● **Given exercise**
Starting at the line that has "for bay, x in" and stopping after the line that has "before = set(bpy.data.objects)", reproduce the listing below exactly; omit everything else.

━━ Working data ━━

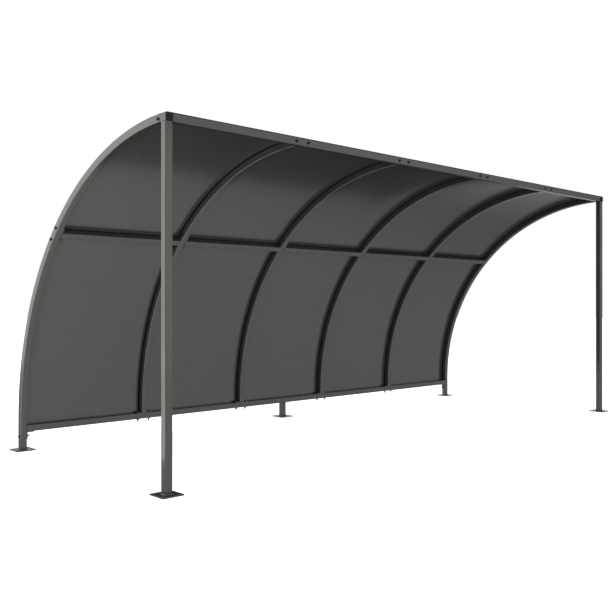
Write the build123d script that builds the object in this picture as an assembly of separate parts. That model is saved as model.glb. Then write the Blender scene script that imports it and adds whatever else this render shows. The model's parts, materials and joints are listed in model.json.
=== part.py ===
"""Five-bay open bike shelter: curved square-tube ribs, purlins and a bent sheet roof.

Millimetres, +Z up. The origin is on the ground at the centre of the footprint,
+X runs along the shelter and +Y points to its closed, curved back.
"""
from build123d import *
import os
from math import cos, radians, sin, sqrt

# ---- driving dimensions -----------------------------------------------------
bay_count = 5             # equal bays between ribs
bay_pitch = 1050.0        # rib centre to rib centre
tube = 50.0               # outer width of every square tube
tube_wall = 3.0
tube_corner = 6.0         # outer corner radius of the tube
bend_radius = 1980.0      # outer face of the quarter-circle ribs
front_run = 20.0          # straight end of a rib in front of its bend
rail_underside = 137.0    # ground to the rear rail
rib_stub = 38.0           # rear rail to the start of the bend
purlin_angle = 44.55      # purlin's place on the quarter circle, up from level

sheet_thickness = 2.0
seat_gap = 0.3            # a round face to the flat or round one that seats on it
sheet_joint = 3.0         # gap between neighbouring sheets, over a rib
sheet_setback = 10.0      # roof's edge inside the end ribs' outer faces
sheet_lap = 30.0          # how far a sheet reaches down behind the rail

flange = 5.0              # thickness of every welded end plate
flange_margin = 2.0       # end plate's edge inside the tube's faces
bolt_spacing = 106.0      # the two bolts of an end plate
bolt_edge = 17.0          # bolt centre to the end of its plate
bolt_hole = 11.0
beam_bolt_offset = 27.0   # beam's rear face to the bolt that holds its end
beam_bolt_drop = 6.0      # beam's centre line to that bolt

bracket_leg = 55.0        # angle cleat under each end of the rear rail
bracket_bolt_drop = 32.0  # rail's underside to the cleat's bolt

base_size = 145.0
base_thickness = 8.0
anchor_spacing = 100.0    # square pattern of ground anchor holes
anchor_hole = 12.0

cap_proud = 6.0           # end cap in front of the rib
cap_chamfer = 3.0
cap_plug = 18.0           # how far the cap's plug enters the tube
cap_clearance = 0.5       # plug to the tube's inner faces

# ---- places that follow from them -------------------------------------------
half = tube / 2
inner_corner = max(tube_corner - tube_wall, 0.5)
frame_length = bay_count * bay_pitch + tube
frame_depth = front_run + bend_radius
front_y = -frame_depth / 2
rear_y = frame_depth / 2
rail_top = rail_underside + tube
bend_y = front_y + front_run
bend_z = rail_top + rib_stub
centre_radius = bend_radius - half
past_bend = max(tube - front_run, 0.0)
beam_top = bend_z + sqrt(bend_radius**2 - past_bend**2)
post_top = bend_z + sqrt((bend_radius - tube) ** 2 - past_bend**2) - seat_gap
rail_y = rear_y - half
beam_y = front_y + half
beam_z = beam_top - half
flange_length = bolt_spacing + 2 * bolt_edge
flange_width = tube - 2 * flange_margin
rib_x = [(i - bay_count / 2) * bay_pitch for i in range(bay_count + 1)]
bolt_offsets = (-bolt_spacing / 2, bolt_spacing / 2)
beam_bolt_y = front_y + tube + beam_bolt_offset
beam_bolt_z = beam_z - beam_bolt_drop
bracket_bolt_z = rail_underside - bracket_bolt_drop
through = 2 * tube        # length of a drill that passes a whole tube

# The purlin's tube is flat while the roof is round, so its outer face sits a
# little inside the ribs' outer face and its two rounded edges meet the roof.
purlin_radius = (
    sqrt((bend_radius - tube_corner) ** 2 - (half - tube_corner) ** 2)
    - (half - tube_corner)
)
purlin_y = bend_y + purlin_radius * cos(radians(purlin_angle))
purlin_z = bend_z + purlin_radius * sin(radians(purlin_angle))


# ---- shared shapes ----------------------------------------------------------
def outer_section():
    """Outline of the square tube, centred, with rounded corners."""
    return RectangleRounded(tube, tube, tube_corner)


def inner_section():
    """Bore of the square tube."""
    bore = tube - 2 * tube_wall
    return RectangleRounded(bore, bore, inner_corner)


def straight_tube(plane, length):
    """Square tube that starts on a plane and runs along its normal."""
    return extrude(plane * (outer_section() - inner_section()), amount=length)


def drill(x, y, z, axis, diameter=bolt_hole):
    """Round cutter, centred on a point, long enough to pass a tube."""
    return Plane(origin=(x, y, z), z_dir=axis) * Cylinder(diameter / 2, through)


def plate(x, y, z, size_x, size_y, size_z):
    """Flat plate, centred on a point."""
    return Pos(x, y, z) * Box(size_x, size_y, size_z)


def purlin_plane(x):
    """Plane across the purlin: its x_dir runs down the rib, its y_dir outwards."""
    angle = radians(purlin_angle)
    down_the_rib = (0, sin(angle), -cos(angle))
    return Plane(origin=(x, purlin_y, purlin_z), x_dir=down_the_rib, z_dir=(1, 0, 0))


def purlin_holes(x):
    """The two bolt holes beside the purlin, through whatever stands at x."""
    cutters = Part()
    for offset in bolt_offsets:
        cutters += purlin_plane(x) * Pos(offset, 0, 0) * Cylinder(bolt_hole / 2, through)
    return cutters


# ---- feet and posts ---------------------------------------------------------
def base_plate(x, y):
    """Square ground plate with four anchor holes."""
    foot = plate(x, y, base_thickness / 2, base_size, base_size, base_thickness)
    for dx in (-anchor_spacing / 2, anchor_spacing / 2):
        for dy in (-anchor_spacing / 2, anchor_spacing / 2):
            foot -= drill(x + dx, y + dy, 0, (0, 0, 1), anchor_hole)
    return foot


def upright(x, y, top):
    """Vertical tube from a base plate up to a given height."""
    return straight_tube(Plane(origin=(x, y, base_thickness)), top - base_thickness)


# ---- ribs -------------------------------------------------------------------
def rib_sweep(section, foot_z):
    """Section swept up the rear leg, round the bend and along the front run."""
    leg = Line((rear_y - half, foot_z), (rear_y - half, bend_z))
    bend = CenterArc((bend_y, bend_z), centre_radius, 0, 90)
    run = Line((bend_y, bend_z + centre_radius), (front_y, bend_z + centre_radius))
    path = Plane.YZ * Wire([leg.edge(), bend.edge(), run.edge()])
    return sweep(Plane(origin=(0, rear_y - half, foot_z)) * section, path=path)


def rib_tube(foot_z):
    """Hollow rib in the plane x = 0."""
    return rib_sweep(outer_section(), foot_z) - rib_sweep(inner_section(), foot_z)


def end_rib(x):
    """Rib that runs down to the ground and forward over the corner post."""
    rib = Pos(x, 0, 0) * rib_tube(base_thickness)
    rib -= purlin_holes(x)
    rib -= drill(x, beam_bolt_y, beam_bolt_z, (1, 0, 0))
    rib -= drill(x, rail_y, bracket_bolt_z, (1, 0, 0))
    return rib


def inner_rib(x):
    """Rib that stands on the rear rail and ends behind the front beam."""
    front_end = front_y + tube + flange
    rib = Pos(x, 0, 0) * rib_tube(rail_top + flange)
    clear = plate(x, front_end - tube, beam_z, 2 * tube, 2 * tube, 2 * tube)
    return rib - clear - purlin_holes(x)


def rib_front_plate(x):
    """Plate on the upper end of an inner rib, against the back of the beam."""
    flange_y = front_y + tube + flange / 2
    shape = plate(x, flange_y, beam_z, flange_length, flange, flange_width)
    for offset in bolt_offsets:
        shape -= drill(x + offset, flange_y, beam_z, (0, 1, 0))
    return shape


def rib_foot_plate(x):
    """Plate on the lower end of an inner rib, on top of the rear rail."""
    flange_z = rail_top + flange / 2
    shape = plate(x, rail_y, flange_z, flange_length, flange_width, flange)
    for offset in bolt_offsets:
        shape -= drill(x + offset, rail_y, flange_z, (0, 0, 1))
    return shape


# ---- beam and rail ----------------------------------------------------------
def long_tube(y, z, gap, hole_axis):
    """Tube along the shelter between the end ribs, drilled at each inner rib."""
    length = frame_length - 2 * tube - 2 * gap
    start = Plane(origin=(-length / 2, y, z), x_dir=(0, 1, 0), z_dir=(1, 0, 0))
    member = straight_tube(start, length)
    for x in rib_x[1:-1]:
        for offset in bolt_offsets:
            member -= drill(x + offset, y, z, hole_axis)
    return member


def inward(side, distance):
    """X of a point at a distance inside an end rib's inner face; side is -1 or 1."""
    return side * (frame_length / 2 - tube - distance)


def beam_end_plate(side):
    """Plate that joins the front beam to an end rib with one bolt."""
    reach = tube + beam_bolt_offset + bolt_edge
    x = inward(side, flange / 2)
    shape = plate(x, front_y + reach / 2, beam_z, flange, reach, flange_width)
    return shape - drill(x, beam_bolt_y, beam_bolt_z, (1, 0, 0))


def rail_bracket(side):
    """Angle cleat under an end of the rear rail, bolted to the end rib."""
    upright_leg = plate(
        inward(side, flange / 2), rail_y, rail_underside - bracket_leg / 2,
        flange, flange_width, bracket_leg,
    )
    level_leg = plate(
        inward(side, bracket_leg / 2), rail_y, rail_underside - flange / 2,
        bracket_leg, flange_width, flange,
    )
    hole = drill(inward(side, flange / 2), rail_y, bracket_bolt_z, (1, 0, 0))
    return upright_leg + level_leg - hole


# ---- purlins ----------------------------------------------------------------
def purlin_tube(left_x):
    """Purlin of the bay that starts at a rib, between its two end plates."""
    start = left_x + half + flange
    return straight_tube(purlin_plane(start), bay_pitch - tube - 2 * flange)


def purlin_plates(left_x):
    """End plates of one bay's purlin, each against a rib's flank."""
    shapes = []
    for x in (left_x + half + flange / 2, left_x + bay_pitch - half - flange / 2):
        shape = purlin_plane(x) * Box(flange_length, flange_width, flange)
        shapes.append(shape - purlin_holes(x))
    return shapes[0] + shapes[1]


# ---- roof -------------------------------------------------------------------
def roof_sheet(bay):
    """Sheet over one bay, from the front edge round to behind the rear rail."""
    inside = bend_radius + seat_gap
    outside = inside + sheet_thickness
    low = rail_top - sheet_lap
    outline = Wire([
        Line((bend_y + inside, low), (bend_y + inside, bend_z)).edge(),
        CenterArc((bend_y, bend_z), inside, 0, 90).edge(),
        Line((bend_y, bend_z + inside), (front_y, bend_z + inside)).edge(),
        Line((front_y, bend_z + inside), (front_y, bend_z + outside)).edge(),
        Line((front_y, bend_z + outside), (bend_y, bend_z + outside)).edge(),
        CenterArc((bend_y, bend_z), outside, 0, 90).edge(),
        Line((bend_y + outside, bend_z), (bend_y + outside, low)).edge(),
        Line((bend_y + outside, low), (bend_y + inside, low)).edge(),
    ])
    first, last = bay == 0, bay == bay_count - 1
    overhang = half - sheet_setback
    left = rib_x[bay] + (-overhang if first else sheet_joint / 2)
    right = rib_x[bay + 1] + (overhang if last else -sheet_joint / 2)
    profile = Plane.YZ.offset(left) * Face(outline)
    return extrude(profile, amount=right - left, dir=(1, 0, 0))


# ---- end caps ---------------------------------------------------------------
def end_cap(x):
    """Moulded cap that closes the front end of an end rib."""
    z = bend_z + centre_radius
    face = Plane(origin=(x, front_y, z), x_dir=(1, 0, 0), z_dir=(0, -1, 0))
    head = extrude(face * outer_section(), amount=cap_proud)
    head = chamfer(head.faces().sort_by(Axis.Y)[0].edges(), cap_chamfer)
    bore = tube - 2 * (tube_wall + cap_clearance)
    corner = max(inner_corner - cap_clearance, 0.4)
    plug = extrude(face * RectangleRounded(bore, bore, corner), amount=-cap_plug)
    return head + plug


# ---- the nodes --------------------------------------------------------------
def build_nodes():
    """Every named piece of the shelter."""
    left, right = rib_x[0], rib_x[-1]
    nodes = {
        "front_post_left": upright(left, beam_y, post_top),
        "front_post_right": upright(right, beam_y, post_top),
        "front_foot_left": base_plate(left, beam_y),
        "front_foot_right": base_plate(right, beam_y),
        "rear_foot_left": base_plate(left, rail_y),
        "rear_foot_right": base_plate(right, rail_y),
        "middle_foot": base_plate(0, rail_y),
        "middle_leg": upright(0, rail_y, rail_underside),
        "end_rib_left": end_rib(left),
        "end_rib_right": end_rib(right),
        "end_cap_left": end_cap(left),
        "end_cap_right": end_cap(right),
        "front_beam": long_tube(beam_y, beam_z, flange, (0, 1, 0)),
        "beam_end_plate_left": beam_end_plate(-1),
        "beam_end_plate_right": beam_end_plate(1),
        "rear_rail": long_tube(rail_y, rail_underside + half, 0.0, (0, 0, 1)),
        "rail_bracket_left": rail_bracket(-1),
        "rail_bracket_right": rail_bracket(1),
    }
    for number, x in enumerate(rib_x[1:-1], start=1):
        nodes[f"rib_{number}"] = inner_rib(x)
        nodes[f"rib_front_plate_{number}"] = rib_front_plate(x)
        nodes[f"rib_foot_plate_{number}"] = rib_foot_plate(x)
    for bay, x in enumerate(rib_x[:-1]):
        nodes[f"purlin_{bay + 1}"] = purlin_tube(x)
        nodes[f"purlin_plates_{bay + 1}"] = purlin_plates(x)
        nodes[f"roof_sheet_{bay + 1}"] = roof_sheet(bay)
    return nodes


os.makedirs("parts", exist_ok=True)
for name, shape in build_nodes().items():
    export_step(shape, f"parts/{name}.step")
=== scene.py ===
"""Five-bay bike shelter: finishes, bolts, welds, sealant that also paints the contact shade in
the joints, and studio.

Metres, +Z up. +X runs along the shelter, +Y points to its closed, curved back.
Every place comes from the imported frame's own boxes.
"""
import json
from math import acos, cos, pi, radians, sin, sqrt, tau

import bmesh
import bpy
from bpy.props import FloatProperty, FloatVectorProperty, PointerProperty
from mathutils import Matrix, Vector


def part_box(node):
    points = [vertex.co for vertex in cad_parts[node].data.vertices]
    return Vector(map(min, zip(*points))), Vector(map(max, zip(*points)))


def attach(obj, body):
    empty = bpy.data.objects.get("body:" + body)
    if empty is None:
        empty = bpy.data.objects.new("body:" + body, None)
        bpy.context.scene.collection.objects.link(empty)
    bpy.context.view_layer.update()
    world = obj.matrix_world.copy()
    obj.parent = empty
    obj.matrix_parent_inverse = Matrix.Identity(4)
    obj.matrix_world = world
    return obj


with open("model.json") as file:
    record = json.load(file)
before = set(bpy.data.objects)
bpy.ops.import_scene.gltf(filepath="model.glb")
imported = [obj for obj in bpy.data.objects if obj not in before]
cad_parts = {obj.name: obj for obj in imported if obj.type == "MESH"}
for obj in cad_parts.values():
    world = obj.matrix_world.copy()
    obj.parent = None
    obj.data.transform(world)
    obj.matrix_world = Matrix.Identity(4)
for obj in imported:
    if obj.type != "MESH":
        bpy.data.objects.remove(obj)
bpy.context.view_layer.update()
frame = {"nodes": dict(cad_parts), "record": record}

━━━
━━ Working data ━━

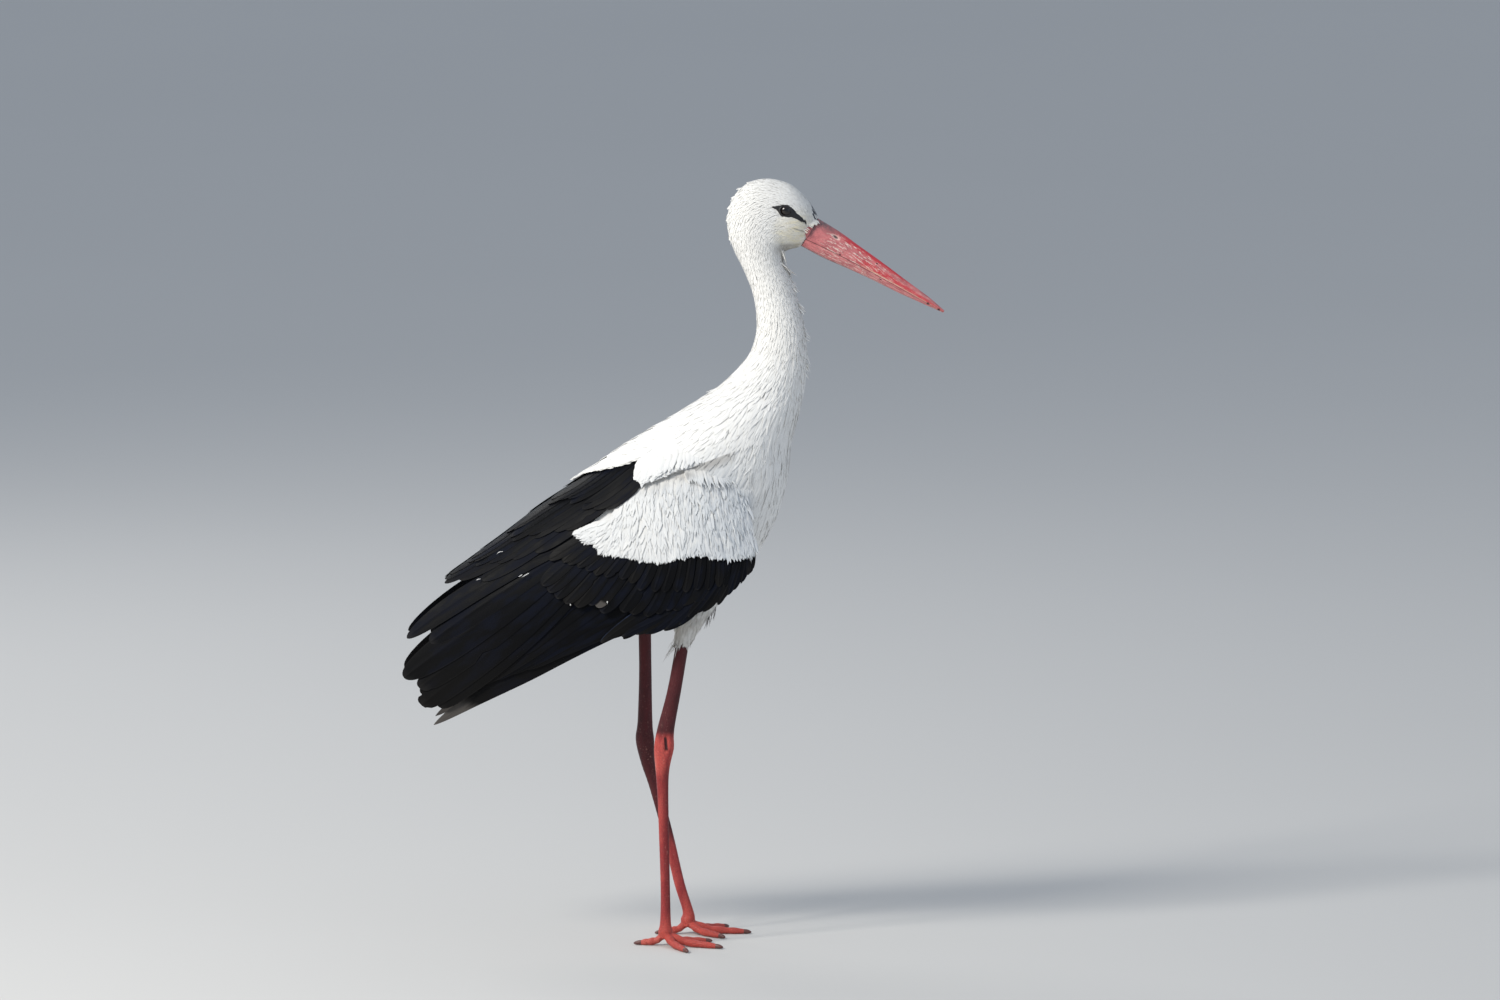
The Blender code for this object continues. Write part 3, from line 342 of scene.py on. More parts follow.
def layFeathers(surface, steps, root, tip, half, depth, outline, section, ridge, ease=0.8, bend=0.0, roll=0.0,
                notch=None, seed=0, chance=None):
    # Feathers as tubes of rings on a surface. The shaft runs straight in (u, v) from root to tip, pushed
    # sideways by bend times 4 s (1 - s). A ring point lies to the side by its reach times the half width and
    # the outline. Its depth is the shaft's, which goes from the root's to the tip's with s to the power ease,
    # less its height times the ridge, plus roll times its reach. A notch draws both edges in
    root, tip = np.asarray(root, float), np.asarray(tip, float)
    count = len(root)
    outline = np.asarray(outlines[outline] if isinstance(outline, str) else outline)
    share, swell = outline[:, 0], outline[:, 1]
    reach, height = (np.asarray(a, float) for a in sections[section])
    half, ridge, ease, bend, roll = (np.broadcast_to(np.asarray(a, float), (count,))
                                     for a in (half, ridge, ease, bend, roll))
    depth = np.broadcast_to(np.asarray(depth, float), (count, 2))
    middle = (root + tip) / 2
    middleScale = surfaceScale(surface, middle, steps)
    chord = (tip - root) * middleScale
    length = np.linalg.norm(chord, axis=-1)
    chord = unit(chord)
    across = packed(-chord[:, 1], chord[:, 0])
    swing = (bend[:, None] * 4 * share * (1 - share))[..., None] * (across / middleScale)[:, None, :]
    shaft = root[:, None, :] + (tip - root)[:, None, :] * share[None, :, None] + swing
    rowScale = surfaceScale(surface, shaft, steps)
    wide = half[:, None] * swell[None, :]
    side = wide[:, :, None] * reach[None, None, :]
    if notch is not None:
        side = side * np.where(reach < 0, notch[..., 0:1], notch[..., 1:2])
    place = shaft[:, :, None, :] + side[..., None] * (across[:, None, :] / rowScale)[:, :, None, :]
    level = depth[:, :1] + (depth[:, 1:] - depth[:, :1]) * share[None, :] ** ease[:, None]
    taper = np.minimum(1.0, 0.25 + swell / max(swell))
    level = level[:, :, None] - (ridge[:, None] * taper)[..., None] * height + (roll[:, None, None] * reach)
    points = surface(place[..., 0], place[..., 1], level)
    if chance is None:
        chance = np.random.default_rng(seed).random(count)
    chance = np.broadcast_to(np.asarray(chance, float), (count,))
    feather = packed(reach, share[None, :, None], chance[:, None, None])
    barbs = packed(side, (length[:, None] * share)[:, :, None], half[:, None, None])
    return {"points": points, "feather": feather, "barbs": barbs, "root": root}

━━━

● **Response to the exercise**
    for bay, x in enumerate(rib_x[:-1]):
        nodes[f"purlin_{bay + 1}"] = purlin_tube(x)
        nodes[f"purlin_plates_{bay + 1}"] = purlin_plates(x)
        nodes[f"roof_sheet_{bay + 1}"] = roof_sheet(bay)
    return nodes


os.makedirs("parts", exist_ok=True)
for name, shape in build_nodes().items():
    export_step(shape, f"parts/{name}.step")
=== scene.py ===
"""Five-bay bike shelter: finishes, bolts, welds, sealant that also paints the contact shade in
the joints, and studio.

Metres, +Z up. +X runs along the shelter, +Y points to its closed, curved back.
Every place comes from the imported frame's own boxes.
"""
import json
from math import acos, cos, pi, radians, sin, sqrt, tau

import bmesh
import bpy
from bpy.props import FloatProperty, FloatVectorProperty, PointerProperty
from mathutils import Matrix, Vector


def part_box(node):
    points = [vertex.co for vertex in cad_parts[node].data.vertices]
    return Vector(map(min, zip(*points))), Vector(map(max, zip(*points)))


def attach(obj, body):
    empty = bpy.data.objects.get("body:" + body)
    if empty is None:
        empty = bpy.data.objects.new("body:" + body, None)
        bpy.context.scene.collection.objects.link(empty)
    bpy.context.view_layer.update()
    world = obj.matrix_world.copy()
    obj.parent = empty
    obj.matrix_parent_inverse = Matrix.Identity(4)
    obj.matrix_world = world
    return obj


with open("model.json") as file:
    record = json.load(file)
before = set(bpy.data.objects)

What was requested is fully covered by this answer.